Reading this again, I was struck by how absurd it is: it really is a black comedy above all else. There certainly is some social commentary, but it’s so over the top that it’s hard to take it seriously. The teenage protagonists are doing the age-old teenage protest against authority, but they’re doing it with guns. The bit about Dionysus and his female followers the Maenads which Morrison mentioned in the afterward and the interview is actually briefly brought up in the story (p.4, by the Girl’s high school teacher). But then then the narrative quickly goes on its merry ultraviolent way. I thought the most direct target was the group of avant-garde artists, with all their revolutionary talk that turned out to be just talk.
There are really two endings. The first is the conclusion of the killing spree, where the Girl resolves to go all in by shooting her father, only to discover that she’s out of bullets. Presumably she miraculously escapes all blame, because on the final page we see her ten years later as a housewife with a young daughter. She is slowly poisoning her husband with rat poison (earlier she had added “I’m a housewife with a jar of rat poison” to her list of possible personalities). So this is her revolt against the boring life she wound up with?
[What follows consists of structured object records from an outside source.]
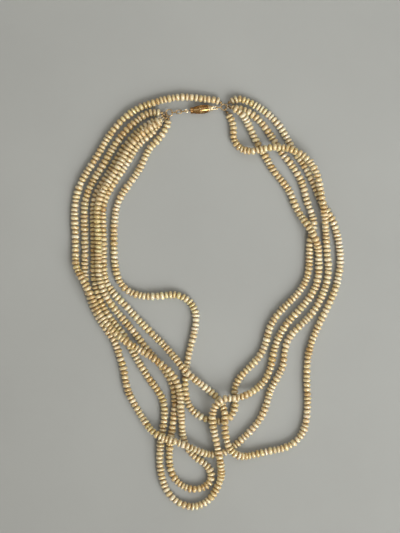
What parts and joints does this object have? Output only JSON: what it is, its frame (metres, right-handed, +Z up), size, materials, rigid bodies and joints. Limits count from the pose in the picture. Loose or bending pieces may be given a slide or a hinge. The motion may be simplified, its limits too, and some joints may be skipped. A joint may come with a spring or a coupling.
{
  "type": "pearl necklace",
  "caption": "Five-strand freshwater pearl necklace laid out flat: five silk threads of small ivory pearls between two rings, with a pierced gold barrel clasp, a spring tongue and a short chain.",
  "frame": {"origin": "On the surface the necklace lies on, under the middle of its laid outline.", "axes": "+Z up from the surface, +Y along the laid length towards the clasp, +X to the right as seen from above."},
  "size_m": [0.1148, 0.175, 0.0076],
  "materials": {
    "pearl": "satin",
    "gold": "polished",
    "silk": "matte"
  },
  "bodies": {
    "root": {"outer_pearls_right": "pearl", "big_loop_pearls_right": "pearl", "far_right_pearls_right": "pearl", "inner_pearls_right": "pearl", "folded_pearls_right": "pearl", "outer_thread_right": "silk", "big_loop_thread_right": "silk", "far_right_thread_right": "silk", "inner_thread_right": "silk", "folded_thread_right": "silk", "right_bead_tips": "gold", "right_end_knots": "silk", "right_ring": "gold", "clasp_end_link": "gold"},
    "left_arm": {"outer_pearls_left": "pearl", "big_loop_pearls_left": "pearl", "far_right_pearls_left": "pearl", "inner_pearls_left": "pearl", "folded_pearls_left": "pearl", "outer_thread_left": "silk", "big_loop_thread_left": "silk", "far_right_thread_left": "silk", "inner_thread_left": "silk", "folded_thread_left": "silk", "left_bead_tips": "gold", "left_end_knots": "silk", "left_ring": "gold", "chain_link_left": "gold", "chain_link_right": "gold"},
    "chain_middle": {"chain_link_middle": "gold"},
    "clasp_barrel": {"clasp_upper_shell": "gold", "clasp_lower_shell": "gold", "clasp_mouth_band": "gold", "clasp_end_band": "gold", "clasp_crossbar": "gold", "clasp_end_loop": "gold"},
    "clasp_tongue": {"tongue_hook": "gold", "tongue_eye": "gold"},
    "tongue_spring": {"tongue_spring_leaf": "gold"}
  },
  "joints": [
    {"name": "left_arm_swing", "type": "hinge", "parent": "root", "child": "left_arm", "pos_m": [0.0032, -0.0746, 0], "axis": [0, 0, 1], "range_deg": [0, 2.96]},
    {"name": "clasp_roll", "type": "hinge", "parent": "root", "child": "clasp_barrel", "pos_m": [-0.00163, 0.08075, 0.00185], "axis": [0.9945, 0.1045, 0], "range_deg": [-10, 10]},
    {"name": "clasp_tongue_slide", "type": "slide", "parent": "clasp_barrel", "child": "clasp_tongue", "axis": [-0.9945, -0.1045, 0], "range_m": [0, 0.008]},
    {"name": "leaf_press", "type": "hinge", "parent": "clasp_tongue", "child": "tongue_spring", "pos_m": [-0.00183, 0.08073, 0.0023], "axis": [0.1045, -0.9945, 0], "range_deg": [0, 4.5], "stiffness_Nm_per_rad": 0.02},
    {"name": "chain_twist", "type": "hinge", "parent": "left_arm", "child": "chain_middle", "pos_m": [-0.01177, 0.07968, 0.00185], "axis": [0.9945, 0.1045, 0], "range_deg": [-15, 15]}
  ],
  "couplings": [
    {"joint": "clasp_tongue_slide", "follows": "left_arm_swing", "m_per_rad": 0.155}
  ]
}
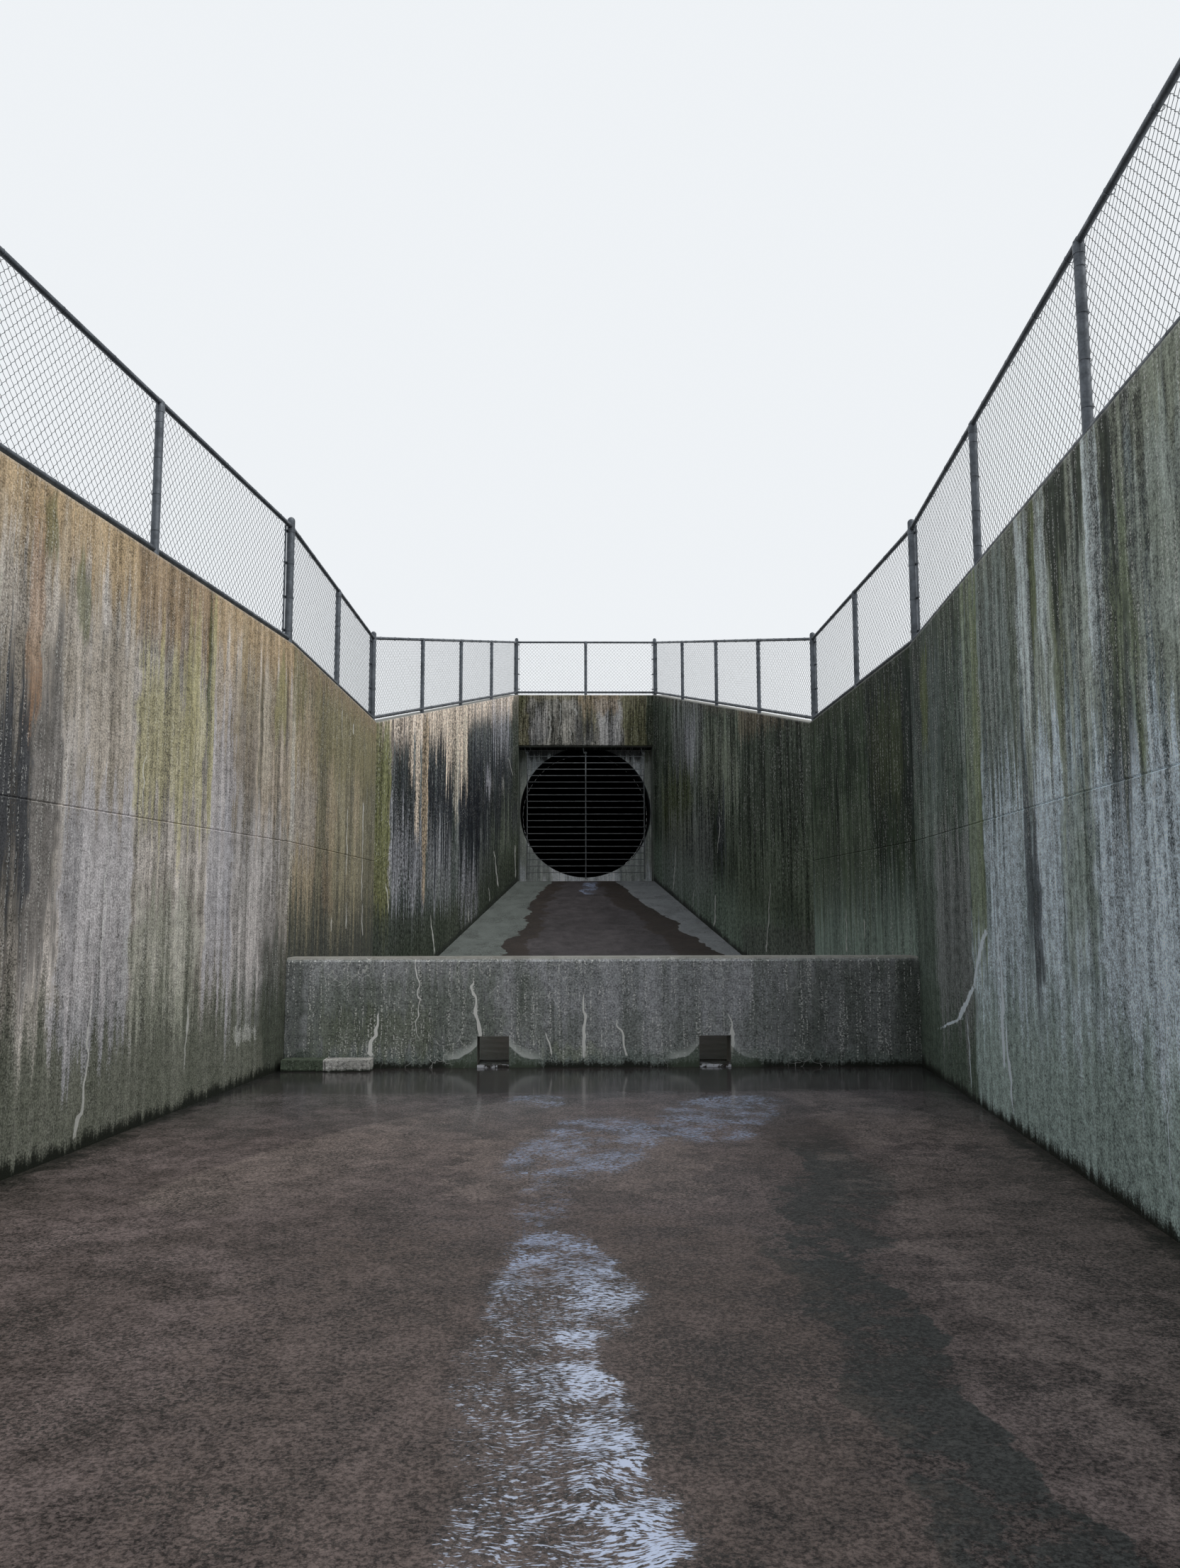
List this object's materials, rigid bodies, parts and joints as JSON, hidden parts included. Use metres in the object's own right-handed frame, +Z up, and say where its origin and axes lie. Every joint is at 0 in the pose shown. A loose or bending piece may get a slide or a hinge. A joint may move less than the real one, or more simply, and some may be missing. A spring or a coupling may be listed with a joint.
{
  "type": "culvert headwall",
  "caption": "Concrete culvert outlet with a hung bar rack, flared wing walls, a sloping chute, a stilling basin, an end weir, a lined channel and a chain-link guard fence.",
  "frame": {"origin": "under the middle of the weir, on the level underside that the floor slabs, the walls and the cut-off walls share", "axes": "+X to the right looking upstream, +Y upstream towards the culvert, +Z up"},
  "size_m": [7.6801, 24.5955, 7.4615],
  "materials": {
    "wall_concrete_warm": "weathered board-marked concrete, warm stains",
    "wall_concrete_grey": "weathered board-marked concrete, grey-green stains",
    "floor_concrete": "water-worn floated concrete",
    "galvanised_steel": "dull galvanised",
    "rack_steel": "weathered galvanised"
  },
  "bodies": {
    "structure": {"channel_wall_left_lower": "wall_concrete_warm", "channel_wall_left_upper": "wall_concrete_warm", "basin_wall_left_lower": "wall_concrete_warm", "basin_wall_left_upper": "wall_concrete_warm", "wing_wall_left_lower": "wall_concrete_warm", "wing_wall_left_upper": "wall_concrete_warm", "channel_wall_right_lower": "wall_concrete_grey", "channel_wall_right_upper": "wall_concrete_grey", "basin_wall_right_lower": "wall_concrete_grey", "basin_wall_right_upper": "wall_concrete_grey", "wing_wall_right_lower": "wall_concrete_grey", "wing_wall_right_upper": "wall_concrete_grey", "portal_side_left": "wall_concrete_grey", "portal_side_right": "wall_concrete_grey", "portal_roof": "wall_concrete_grey", "headwall_beam": "wall_concrete_grey", "bulkhead": "wall_concrete_grey", "weir_wall": "wall_concrete_grey", "loose_blocks": "wall_concrete_grey", "channel_floor": "floor_concrete", "basin_floor": "floor_concrete", "chute_slab": "floor_concrete", "portal_sill": "floor_concrete", "barrel_end": "floor_concrete", "fence_posts_left": "galvanised_steel", "fence_posts_right": "galvanised_steel", "fence_posts_head": "galvanised_steel", "rails_channel_left": "galvanised_steel", "rails_channel_right": "galvanised_steel", "rails_basin_left": "galvanised_steel", "rails_basin_right": "galvanised_steel", "rails_wing_left": "galvanised_steel", "rails_wing_right": "galvanised_steel", "rails_head": "galvanised_steel", "fabric_channel_left": "galvanised_steel", "fabric_channel_right": "galvanised_steel", "fabric_basin_left": "galvanised_steel", "fabric_basin_right": "galvanised_steel", "fabric_wing_left": "galvanised_steel", "fabric_wing_right": "galvanised_steel", "fabric_head": "galvanised_steel", "rack_hangers": "rack_steel"},
    "rack": {"trash_rack": "rack_steel"}
  },
  "joints": [
    {"name": "rack_swing", "type": "hinge", "parent": "structure", "child": "rack", "pos_m": [0, 13.39, 5.022], "axis": [-1, 0, 0], "range_deg": [-7, 80]}
  ]
}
It’s all done with a wink to the reader, so we probably shouldn’t read much into it.
UPDATE: Since posting this I got a copy of the reprint. The reprint is in Prestige format, so it’s a more substantial book than the original. The Afterward says a lot of interesting things about the genesis of the story (although it’s much briefer than the Newarama interview linked to above). And there’s an origami fortune teller, which I color photocopied so I could make it without damaging the book (the fortune teller is drawn on a piece of lined notebook paper, and fills about half a page). I remember these from childhood, but had never made one myself. I couldn’t quite get the folding right from the diagrams in the book, but a YouTube video got me past the final fold I was getting wrong. It’s a cool little addition to the package. I wonder what made Morrison think of it?